A las 6:45 de la mañana iniciaba mi aventura. Había sido siempre un sueño. Desde que en secundaria, en la clase de ciencias sociales, escuché de una isla con un sistema de gobierno diferente a lo que hasta entonces conocía y prometí que algún día estaría en esta tierra de la música, el tabaco y el ron.
Casi no dormí como sucede cuando tengo un viaje. Los preparativos comenzaron desde el día anterior cuando compré algunas cosas con la intención de ayudar a quienes les hiciera falta. Mientras hacía la fila para registrar el equipaje, pude notar que la mayoría de las personas viajando hacia Cuba llevaban grandes maletas y paquetes abultados cuidadosamente empacados en un plástico azul. Con marcadores estaban escritos algunos nombres, en su mayoría femeninos y no tan comunes, por lo menos no para mí.
La fila se movía lentamente y de manera espontánea conocí a Marelys. Después de un intercambio de preguntas de esas que solo se dan en aeropuertos o aviones, y con la certeza que no la volvería a ver, decidí preguntarle: ¿Por qué todo el mundo tiene tanto equipaje y por qué lo envuelven tan cautelosamente”? Ella cambió la expresión de su rostro, se acercó a mí, más de lo que esperaba y, mirando alrededor, asegurándose que nadie podría escucharla, dijo: “Diez kilos de pollo, cinco de res, y un pernil de jamón. ¡Allá no hay nada mi niño”!
Al llegar al mostrador, me pidieron el pasaporte. Al no ser ciudadano cubano, me tocó pagar una tarifa de $100 dólares para un tipo de visa llamada “Apoyo al pueblo cubano”. Esta es una de las 12 categorías de visa permitidas para poder viajar a la isla como extranjero; bueno, más bien, como residente de Estados Unidos.
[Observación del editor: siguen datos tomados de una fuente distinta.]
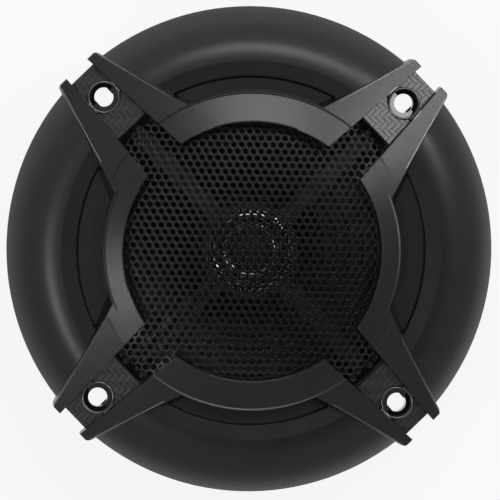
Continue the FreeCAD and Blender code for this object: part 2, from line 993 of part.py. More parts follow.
def tweeter_bridge():
    bore = tweeter_r + hub_gap
    hub = turned(
        (bore, hub_low),
        (bore + hub_wall - 0.5, hub_low),
        (bore + hub_wall, hub_low + 0.5),
        (bore + hub_wall, hub_top - 0.5),
        (bore + hub_wall - 0.5, hub_top),
        (bore, hub_top),
    )
    arms = around(bridge_arm(), ARMS.values())
    return hub.multiFuse(arms).removeSplitter()


def pan_screw(shank_low, head_low):
    """Pan-head screw at the origin with a cross recess."""
    shank = post(0, 0, screw_r, shank_low, head_low)
    crown = screw_head_t - 0.5
    half = screw_head_r / 2
    head = turned(
        (0, head_low),
        (screw_head_r, head_low),
        (screw_head_r, head_low + 0.5),
        ((half, head_low + 0.5 + dome_at(half, screw_head_r, crown)), (0, head_low + screw_head_t)),
    )
    high = head_low + screw_head_t + 1
    slot = box(-1.1, 1.1, -0.25, 0.25, head_low + 0.5, high)
    return shank.fuse(head).cut(slot.fuse(rotated(slot, 90)))


def bridge_screws():
    screw = pan_screw(gasket_t, flange_top + foot_t)
    screw.translate(Vec(foot_screw_r, 0, 0))
    return Part.makeCompound(around(screw, ARMS.values()))


def groove_floor(u):
    """Height of the groove's floor in a bridge arm."""
    level = rail_top - rail_h
    foot = flange_top + foot_t - rail_h * rail_foot
    if u < bridge_level_r:
        return level
    return line_at(min(u, bridge_down_r), bridge_level_r, level, bridge_down_r, foot)


def tweeter_wires():
    """Two wires: in an arm's groove, round the ledge, through it, and down the board."""
    start = ARMS["sw"]
    middle = (tweeter_r + bridge_level_r) / 2 + 1
    slope = (bridge_level_r + rail_end) / 2
    along = [tweeter_r + 2.8, middle, bridge_level_r - 0.5, slope, rail_end - 1.3]
    foot_z = groove_floor(rail_end) + wire_r
    run_z = ledge_z + rubber_t + clamp_t + wire_r + 0.25
    run_in = [(11.5, run_z + 1.5), (18, run_z + 0.3), (25, run_z + 0.1), (31.5, run_z + 0.05)]
    over = board_face - wire_r
    to_can = [
        (-6.2, over - 1.0, -9.8),
        (-2.6, over - 0.6, -12.2),
        (-2.3, over - 0.4, -16.5),
        (-3.7, over - 0.4, -21.0),
        (-can_half - can_lead_out, over - 0.3, can_z + 0.8),
    ]
    to_blade = [
        (-12.2, over - 1.2, -10.5),
        (-12.7, over - 0.6, -14.5),
        (-12.2, over - 0.5, -18.0),
        (-blade_x - 1.1, over - 0.3, blade_top + 0.5),
    ]
    wires = []
    for side, down in ((0.5, to_can), (-0.5, to_blade)):
        apart = side * wire_pitch * math.sqrt(0.5)
        run_r = wire_run_r - side * wire_pitch
        path = []
        for u in along:
            x, y = on_circle(u, start)
            path.append((x + apart, y - apart, groove_floor(u) + wire_r + wire_lift))
        path.append(on_circle(rail_end + 2.4 - side, start + 1.9) + (foot_z,))
        path.append(on_circle(rail_end + 3.8 - side, start + 5.6) + (foot_z - 0.4,))
        path += [on_circle(run_r, start + turn) + (z,) for turn, z in run_in]
        path.append(on_circle(run_r, wire_drop_angle - 0.5) + (run_z - 0.35,))
        path.append(on_circle(run_r, wire_drop_angle) + (run_z - 1.6,))
        path.append(on_circle(run_r, wire_drop_angle) + (ledge_z - 2.2,))
        wires.append(wire_along(path + down, wire_r))
    return Part.makeCompound(wires)


# ---- terminals ----

def terminal_board():
    board = box(-board_half, board_half, board_face, board_y, board_low, board_top)
    corners = [e for e in board.Edges if abs(e.tangentAt(e.FirstParameter).y) > 0.9]
    board = board.makeFillet(1.5, corners)
    holes = []
    for side in (-1, 1):
        holes.append(pin(side * blade_x, lug_z, lug_r + screw_gap, -reach, 0))
        holes.append(pin(side * blade_x, board_screw_z, screw_r + screw_gap, -reach, 0))
        holes.append(pin(side * lead_hole_x, lead_hole_z, lead_r + lead_room, -reach, 0))
        holes.append(pin(side * (can_half + can_lead_out), can_z, can_lead_r + 0.1, -reach, 0))
    return drill(board, holes)


def terminal(x, width):
    """Push-on blade riveted to the board, bevelled at its tip."""
    half = width / 2
    bevel = 1.2
    points = [
        (x - half, blade_top),
        (x - half, blade_low + bevel),
        (x - half + bevel, blade_low),
        (x + half - bevel, blade_low),
        (x + half, blade_low + bevel),
        (x + half, blade_top),
    ]
    corners = [Vec(px, blade_face, pz) for px, pz in points]
    blade = Part.Face(Part.makePolygon(corners + corners[:1])).extrude(Vec(0, blade_t, 0))
    holes = [pin(x, blade_low + 4, 0.9, -reach, 0), pin(x, lug_z, lug_r + screw_gap, -reach, 0)]
    return drill(blade, holes)


def terminal_rivets():
    rivets = []
    for side in (-1, 1):
        x = side * blade_x
        rivet = pin(x, lug_z, lug_r, blade_face, board_y)
        rivet = rivet.fuse(pin(x, lug_z, lug_r + 0.7, blade_face - 0.7, blade_face))
        rivets.append(rivet.fuse(pin(x, lug_z, lug_r + 0.7, board_y, board_y + 0.6)))
    return Part.makeCompound(rivets)


def board_screws():
    screws = []
    for side in (-1, 1):
        screw = pan_screw(-board_t - 3.5, 0)
        screw.rotate(Vec(0, 0, 0), Vec(1, 0, 0), 90)
        screw.translate(Vec(side * blade_x, board_face, board_screw_z))
        screws.append(screw)
    return Part.makeCompound(screws)


def crossover_capacitor():
    """Small axial can behind the board, with a rolled groove near one end."""
    can = turned(
        (0, -can_half),
        (can_r - 0.5, -can_half),
        (can_r, -can_half + 0.5),
        (can_r, can_half - 2.0),
        ((can_r - 0.5, can_half - 1.5), (can_r, can_half - 1.0)),
        (can_r, can_half - 0.5),
        (can_r - 0.5, can_half),
        (0, can_half),
    )
    can.rotate(Vec(0, 0, 0), Vec(0, 1, 0), 90)
    can.translate(Vec(0, board_y + can_r, can_z))
    return can


def capacitor_leads():
    leads = []
    for side in (-1, 1):
        x = side * can_half
        y = board_y + can_r
        corner = Vec(x + side * can_lead_out, y, can_z)
        out = Part.makeCylinder(can_lead_r, can_lead_out, Vec(x, y, can_z), Vec(side, 0, 0))
        through = Part.makeCylinder(can_lead_r, can_r + board_t + 0.6, corner, Vec(0, -1, 0))
        bend = Part.makeSphere(can_lead_r, corner)
        leads.append(out.multiFuse([through, bend]).removeSplitter())
    return Part.makeCompound(leads)


NODES = {
    "grille_bezel": grille_bezel,
    "grille_mesh": grille_mesh,
    "mesh_retainer": mesh_retainer,
    "basket": basket,
    "mounting_gasket": mounting_gasket,
    "cone": cone,
    "dust_cap": dust_cap,
    "surround": surround,
    "surround_ring": surround_ring,
    "spider": spider,
    "voice_coil_former": voice_coil_former,
    "voice_coil": voice_coil,
    "tinsel_leads": tinsel_leads,
    "top_plate": top_plate,
    "magnet": magnet,
    "yoke": yoke,
    "plate_rivets": plate_rivets,
    "tweeter_body": tweeter_body,
    "tweeter_yoke": tweeter_yoke,
    "tweeter_magnet": tweeter_magnet,
    "tweeter_plate": tweeter_plate,
    "tweeter_dome": tweeter_dome,
    "tweeter_coil": tweeter_coil,
    "tweeter_surround": tweeter_surround,
    "tweeter_flare": tweeter_flare,
    "tweeter_bridge": tweeter_bridge,
    "bridge_screws": bridge_screws,
    "tweeter_wires": tweeter_wires,
    "terminal_board": terminal_board,
    "terminal_positive": lambda: terminal(blade_x, positive_w),
    "terminal_negative": lambda: terminal(-blade_x, negative_w),
    "terminal_rivets": terminal_rivets,
    "board_screws": board_screws,
    "crossover_capacitor": crossover_capacitor,
    "capacitor_leads": capacitor_leads,
}
for name, angle in ARMS.items():
    NODES["arm_plate_" + name] = lambda angle=angle: rotated(arm_plate(), angle)

for node, make in NODES.items():
    shape = make()
    print(node, len(shape.Solids), round(shape.Volume, 1), shape.isValid())
    shape.exportStep("parts/" + node + ".step")
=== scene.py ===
# %% [markdown]
# # A two-way car speaker with its grille
# The solids come from CAD: every rigid piece already has its size and place, in metres.
# Blender adds what a solid does not carry: perforations in the mesh, the soft surround and spider
# round the cone, twisted leads, glue and solder, and the finish of each surface.

# %% Frame
import math
from functools import partial

import bmesh
import bpy
from mathutils import Matrix, Vector, noise


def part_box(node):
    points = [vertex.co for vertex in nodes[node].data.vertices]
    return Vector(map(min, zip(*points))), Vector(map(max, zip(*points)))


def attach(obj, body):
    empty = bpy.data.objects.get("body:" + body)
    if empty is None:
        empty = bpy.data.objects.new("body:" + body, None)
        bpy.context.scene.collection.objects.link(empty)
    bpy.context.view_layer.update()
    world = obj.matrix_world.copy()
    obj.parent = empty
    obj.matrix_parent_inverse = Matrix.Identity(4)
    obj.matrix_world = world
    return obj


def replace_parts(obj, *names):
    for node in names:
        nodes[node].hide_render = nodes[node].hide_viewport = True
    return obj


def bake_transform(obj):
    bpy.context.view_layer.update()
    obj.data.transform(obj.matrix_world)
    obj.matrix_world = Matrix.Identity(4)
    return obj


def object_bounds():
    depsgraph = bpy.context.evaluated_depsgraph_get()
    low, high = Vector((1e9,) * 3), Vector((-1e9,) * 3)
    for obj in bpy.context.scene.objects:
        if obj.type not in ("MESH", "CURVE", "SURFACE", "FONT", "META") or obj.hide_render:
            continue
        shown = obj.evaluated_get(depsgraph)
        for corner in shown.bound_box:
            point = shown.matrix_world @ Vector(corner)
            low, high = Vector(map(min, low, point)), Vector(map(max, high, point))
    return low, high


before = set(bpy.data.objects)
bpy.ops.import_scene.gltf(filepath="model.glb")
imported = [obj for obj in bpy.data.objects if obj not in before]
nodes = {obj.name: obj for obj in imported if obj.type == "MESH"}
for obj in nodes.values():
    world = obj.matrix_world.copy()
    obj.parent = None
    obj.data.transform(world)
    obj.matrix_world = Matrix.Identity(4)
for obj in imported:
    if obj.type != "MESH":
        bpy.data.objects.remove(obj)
cad_box = [[float(v) for v in corner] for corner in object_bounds()]
MM = 0.001
print("CAD box in mm:", [[round(v / MM, 1) for v in corner] for corner in cad_box])

# %% [markdown]
# ## Small helpers
# Colours are written as they look on a screen (sRGB hex) and turned to linear light here, once.
# One function adds any node. Other nodes can be given as its values, and are linked. Each tree
# binds that function to itself as add.

# %% Helpers for colours and nodes
def linear(hex_colour):
    channels = [int(hex_colour[i:i + 2], 16) / 255 for i in (1, 3, 5)]
    return [c / 12.92 if c <= 0.04045 else ((c + 0.055) / 1.055) ** 2.4 for c in channels] + [1.0]


def feed(node, values):
    """Fill a node's inputs. values is a list in the order of the inputs in use, or maps their names
    or numbers. A socket is linked, a node is linked by its first output in use, a colour may be hex."""
    inputs = [socket for socket in node.inputs if socket.enabled]
    for key, value in values.items() if isinstance(values, dict) else enumerate(values):
        socket = inputs[key] if isinstance(key, int) else next(one for one in inputs if one.name == key)
        if isinstance(value, bpy.types.Node):
            value = next(one for one in value.outputs if one.enabled)
        if isinstance(value, bpy.types.NodeSocket):
            node.id_data.links.new(value, socket)
        else:
            socket.default_value = linear(value) if isinstance(value, str) else value


def add_node(tree, kind, inputs=(), **settings):
    """Add a node and fill its inputs. kind is its type, or in capitals the operation of a Math node;
    settings are its properties."""
    if kind.isupper():
        kind, settings["operation"] = "ShaderNodeMath", kind
    made = tree.nodes.new(kind)
    for key, value in settings.items():
        setattr(made, key, value)
    feed(made, inputs)
    return made


def start_material(name):
    """A new material, the function that adds to it, the coordinates in millimetres, and the shader."""
    material = bpy.data.materials.new(name)
    material.use_nodes = True
    material.node_tree.nodes.clear()
    add = partial(add_node, material.node_tree)
    place = add("ShaderNodeTexCoord")
    in_mm = add("ShaderNodeVectorMath", [place.outputs["Object"], 1 / MM], operation="SCALE")
    shader = add("ShaderNodeBsdfPrincipled")
    add("ShaderNodeOutputMaterial", {"Surface": shader})
    return material, add, in_mm, shader


def finish(shader, textures, **values):
    """Fill the shader's inputs: textures by name, and constants as keywords."""
    feed(shader, {**textures, **{name.replace("_", " "): value for name, value in values.items()}})


def mottle(add, place, size_mm, low, high, detail=3.0):
    """Two colours in soft clouds of a given size: no real surface has one even colour."""
    cloud = add("ShaderNodeTexNoise", {"Vector": place, "Scale": 1 / size_mm, "Detail": detail})
    spread = add("ShaderNodeMapRange", {"Value": cloud, "From Min": 0.35, "From Max": 0.65})
    mix = add("ShaderNodeMix", [spread, low, high], data_type="RGBA")
    return mix, spread


def grain_bump(add, place, size_mm, depth_mm, detail=2.0, **more):
    """Sand-like relief: size of the grain, and its depth."""
    grain = add("ShaderNodeTexNoise", {"Vector": place, "Scale": 1 / size_mm, "Detail": detail,
                                       "Roughness": 0.6})
    bump = add("ShaderNodeBump", {"Height": grain, "Distance": depth_mm * MM, **more})
    return grain, bump


def paint(material, *names):
    """Give CAD nodes a material: their shape stays, and only the slot is filled."""
    for name in names:
        mesh = nodes[name].data
        mesh.materials.clear()
        mesh.materials.append(material)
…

Hay otros países que pagan menos, pero todos pagan.
Después de 46 minutos de vuelo, comencé a divisar una gran extensión de tierra muy verde y una vegetación frondosa desde la ventanilla — había aterrizado en la Habana. El paso por los filtros de seguridad fue bastante fácil y rápido. Recogí la maleta y salí al encuentro del conductor que me esperaba con mi nombre escrito a lapicero en una hoja de papel.
Manejaba un carro ruso, marca Lada, según me explicó Hecney, el conductor.
“Toda una reliquia”, decía con orgullo. De camino al hotel, me contó que dos de sus hijos y su esposa ya estaban en Miami viviendo y que ya habían sometido el proceso para la reunificación familiar. Salir de Cuba solo era cuestión de tiempo.
En esos 30 minutos que duró el viaje hacia el hotel, pude sentir el olor de la combustión, un olor a gasolina que se esparcía por todo el interior del carro. Me comencé a sentir mareado, por lo que decidí bajar las ventanillas dándole vuelta a una manija desajustada. Al menos sirvió para disipar el olor.
En este recorrido observé la rutina diaria de la gente: algunos vendedores de maní en los semáforos, edificios grandes de concreto que parecían abandonados, las plantas se enredaban por las superficies de las paredes, como reclamando su espacio y los murales desteñidos, lavados por el tiempo.
Al llegar a mi destino, recostado en una esquina de la puerta me esperaba Salvador, el dueño de la habitación que había rentado para mi estadía en la Habana. Un hombre bajito de sonrisa amplia, bastante simpático, me invitó a conocer las instalaciones y hablaba de los lugares que me interesaría visitar y de los cuidados que como turista debía tener. Todo lo anterior mientras maceraba un limón como preámbulo de un mojito de bienvenida.
Con solo tres días para descubrir esta hermosa isla, emprendí un recorrido que me haría tener conversaciones internas que aún sostengo en mi lugar de origen. Caminar por sus calles sólo fue el inicio de cuestionamientos más profundos.
Montones de basura en las esquinas. Niños jugando dentro de lo que algún día fueron fuentes de agua. Gatos y perros que deambulan en medio de las multitudes sin dueño, ni destino fijo, y edificios de grandes portones, abiertos de par en par que albergan más de una familia. Lo que anteriormente podría haber sido un edificio público, hoy es la residencia de familias que hacen su vida en las aceras mientras beben cerveza y corean canciones con sus vecinos.
La vida pasa sin prisa. El malecón que bordea la ciudad colonial de la Habana sirve de sofá para aquellos que, seducidos por la puesta del sol, deciden sentarse, solos o en pareja. Un espectáculo de la naturaleza digno de contemplar al compás de las olas que golpean sus muros.